[INPUT MATERIAL]
#####
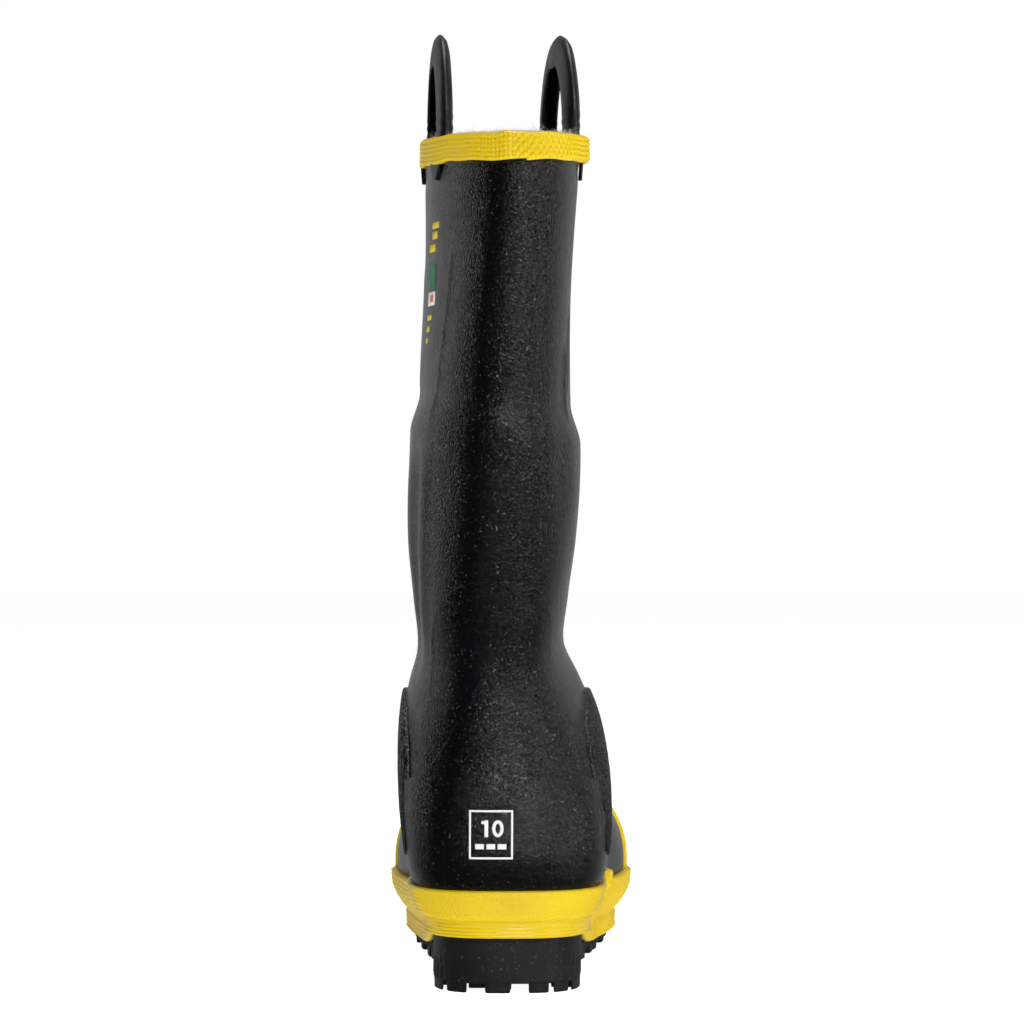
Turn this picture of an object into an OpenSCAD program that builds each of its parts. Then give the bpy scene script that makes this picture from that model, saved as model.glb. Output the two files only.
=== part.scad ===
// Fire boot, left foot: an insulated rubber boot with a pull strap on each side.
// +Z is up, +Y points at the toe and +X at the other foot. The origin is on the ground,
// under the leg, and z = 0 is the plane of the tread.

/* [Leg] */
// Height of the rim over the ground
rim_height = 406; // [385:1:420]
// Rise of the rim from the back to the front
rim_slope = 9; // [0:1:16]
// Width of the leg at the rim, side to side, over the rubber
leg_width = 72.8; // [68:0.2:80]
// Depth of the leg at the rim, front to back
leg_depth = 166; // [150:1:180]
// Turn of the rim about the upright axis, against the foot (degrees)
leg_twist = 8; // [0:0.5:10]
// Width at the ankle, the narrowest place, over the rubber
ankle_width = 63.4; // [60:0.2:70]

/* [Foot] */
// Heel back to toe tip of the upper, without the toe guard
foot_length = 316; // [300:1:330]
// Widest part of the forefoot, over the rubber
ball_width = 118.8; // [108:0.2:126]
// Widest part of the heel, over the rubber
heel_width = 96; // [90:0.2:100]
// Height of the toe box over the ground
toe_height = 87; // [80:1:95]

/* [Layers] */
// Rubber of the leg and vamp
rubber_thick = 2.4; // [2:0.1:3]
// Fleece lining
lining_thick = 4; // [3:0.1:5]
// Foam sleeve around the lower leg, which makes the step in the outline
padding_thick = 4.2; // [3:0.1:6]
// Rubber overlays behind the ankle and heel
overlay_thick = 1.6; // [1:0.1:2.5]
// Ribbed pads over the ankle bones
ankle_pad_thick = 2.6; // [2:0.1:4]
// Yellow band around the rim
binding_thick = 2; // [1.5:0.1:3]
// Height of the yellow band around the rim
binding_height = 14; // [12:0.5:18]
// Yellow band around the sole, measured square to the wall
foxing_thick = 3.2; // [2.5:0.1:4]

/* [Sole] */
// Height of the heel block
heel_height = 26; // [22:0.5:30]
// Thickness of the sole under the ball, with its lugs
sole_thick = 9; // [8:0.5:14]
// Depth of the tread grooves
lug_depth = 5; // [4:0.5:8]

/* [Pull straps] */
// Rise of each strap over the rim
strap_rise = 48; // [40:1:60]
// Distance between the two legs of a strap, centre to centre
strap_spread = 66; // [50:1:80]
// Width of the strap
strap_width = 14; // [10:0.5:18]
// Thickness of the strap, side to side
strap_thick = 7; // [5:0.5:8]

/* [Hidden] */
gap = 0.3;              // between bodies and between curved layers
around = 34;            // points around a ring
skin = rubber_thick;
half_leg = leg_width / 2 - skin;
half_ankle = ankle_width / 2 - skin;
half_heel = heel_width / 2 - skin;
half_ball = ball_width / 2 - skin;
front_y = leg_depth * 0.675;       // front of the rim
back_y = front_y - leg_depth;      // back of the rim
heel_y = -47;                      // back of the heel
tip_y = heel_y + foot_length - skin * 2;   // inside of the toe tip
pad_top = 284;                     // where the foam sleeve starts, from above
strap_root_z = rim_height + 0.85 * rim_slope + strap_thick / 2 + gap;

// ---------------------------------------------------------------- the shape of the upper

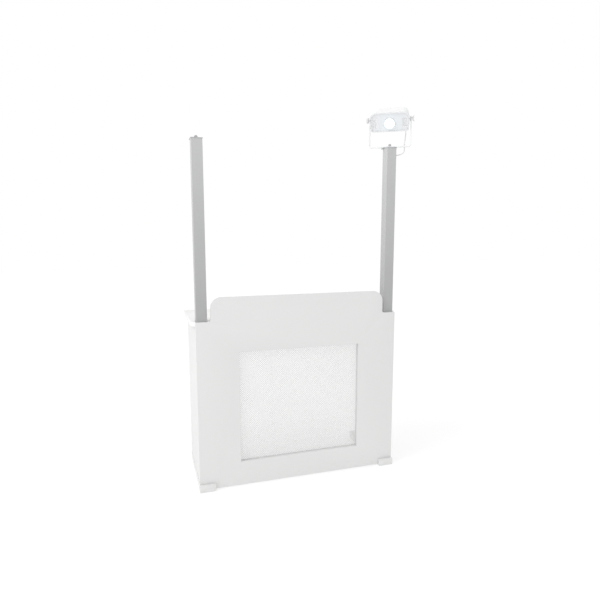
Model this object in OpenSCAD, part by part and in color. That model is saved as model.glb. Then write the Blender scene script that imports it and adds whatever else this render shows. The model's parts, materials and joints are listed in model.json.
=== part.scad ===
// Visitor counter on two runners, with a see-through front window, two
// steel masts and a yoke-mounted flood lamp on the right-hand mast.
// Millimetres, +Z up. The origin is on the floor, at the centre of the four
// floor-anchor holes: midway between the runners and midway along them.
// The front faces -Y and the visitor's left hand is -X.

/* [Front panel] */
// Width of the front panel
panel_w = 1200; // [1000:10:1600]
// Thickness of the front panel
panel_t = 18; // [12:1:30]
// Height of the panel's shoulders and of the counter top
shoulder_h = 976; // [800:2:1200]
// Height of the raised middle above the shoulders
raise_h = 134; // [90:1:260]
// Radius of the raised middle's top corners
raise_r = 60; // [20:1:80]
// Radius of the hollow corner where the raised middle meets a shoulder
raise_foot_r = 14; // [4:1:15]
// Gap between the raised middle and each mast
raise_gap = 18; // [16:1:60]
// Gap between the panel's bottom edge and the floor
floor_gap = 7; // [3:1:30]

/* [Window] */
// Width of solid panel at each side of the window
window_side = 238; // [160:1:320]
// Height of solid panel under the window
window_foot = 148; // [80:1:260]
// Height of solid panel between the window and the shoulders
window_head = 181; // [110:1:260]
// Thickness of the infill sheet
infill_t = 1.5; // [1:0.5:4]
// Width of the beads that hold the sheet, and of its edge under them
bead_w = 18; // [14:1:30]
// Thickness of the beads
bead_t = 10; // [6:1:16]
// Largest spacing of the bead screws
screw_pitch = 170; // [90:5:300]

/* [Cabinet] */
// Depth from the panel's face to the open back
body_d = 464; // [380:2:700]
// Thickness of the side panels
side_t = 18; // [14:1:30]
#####
[EXERCISE] From the very first line of the data through the line with "ankle_width = 63.4; // [60:0.2:70]" in it, please reproduce each line exactly and output nothing more.

[RESPONSE TO THE EXERCISE]
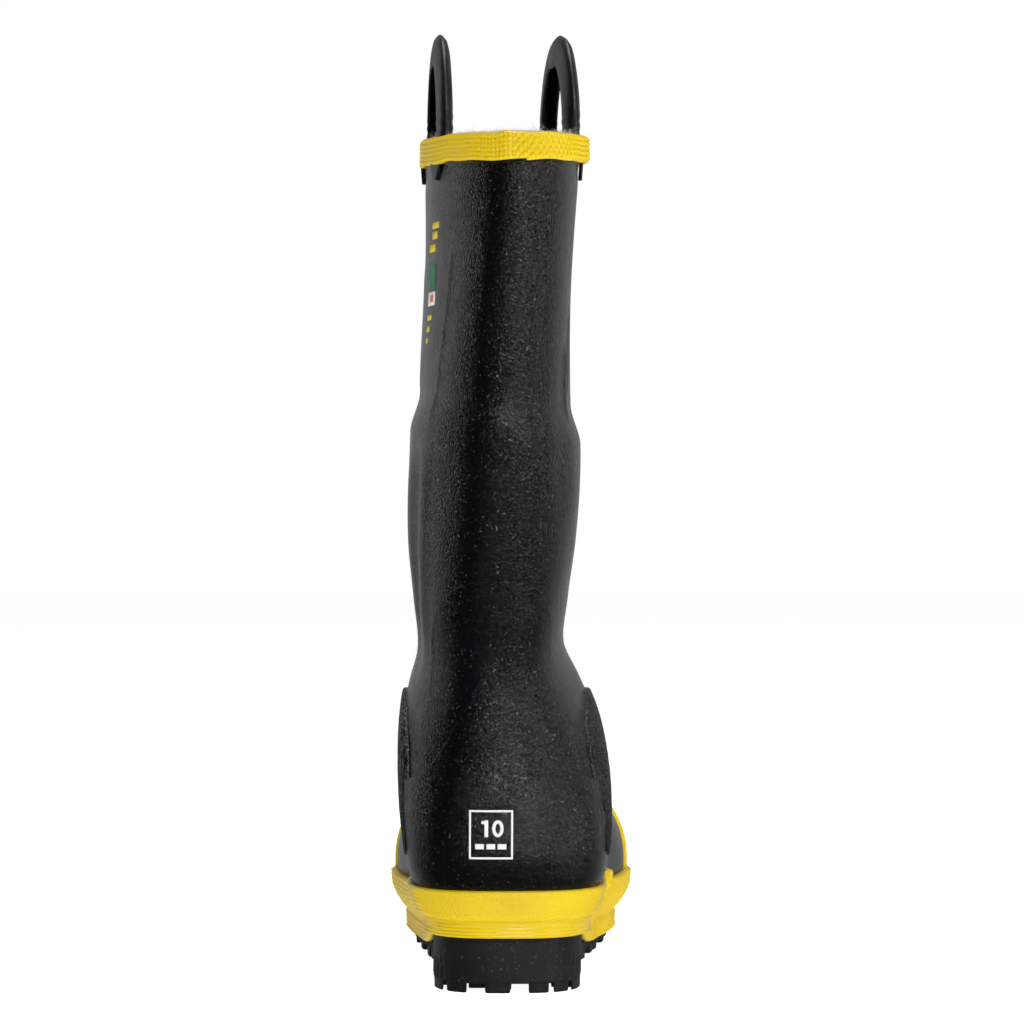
Turn this picture of an object into an OpenSCAD program that builds each of its parts. Then give the bpy scene script that makes this picture from that model, saved as model.glb. Output the two files only.
=== part.scad ===
// Fire boot, left foot: an insulated rubber boot with a pull strap on each side.
// +Z is up, +Y points at the toe and +X at the other foot. The origin is on the ground,
// under the leg, and z = 0 is the plane of the tread.

/* [Leg] */
// Height of the rim over the ground
rim_height = 406; // [385:1:420]
// Rise of the rim from the back to the front
rim_slope = 9; // [0:1:16]
// Width of the leg at the rim, side to side, over the rubber
leg_width = 72.8; // [68:0.2:80]
// Depth of the leg at the rim, front to back
leg_depth = 166; // [150:1:180]
// Turn of the rim about the upright axis, against the foot (degrees)
leg_twist = 8; // [0:0.5:10]
// Width at the ankle, the narrowest place, over the rubber
ankle_width = 63.4; // [60:0.2:70]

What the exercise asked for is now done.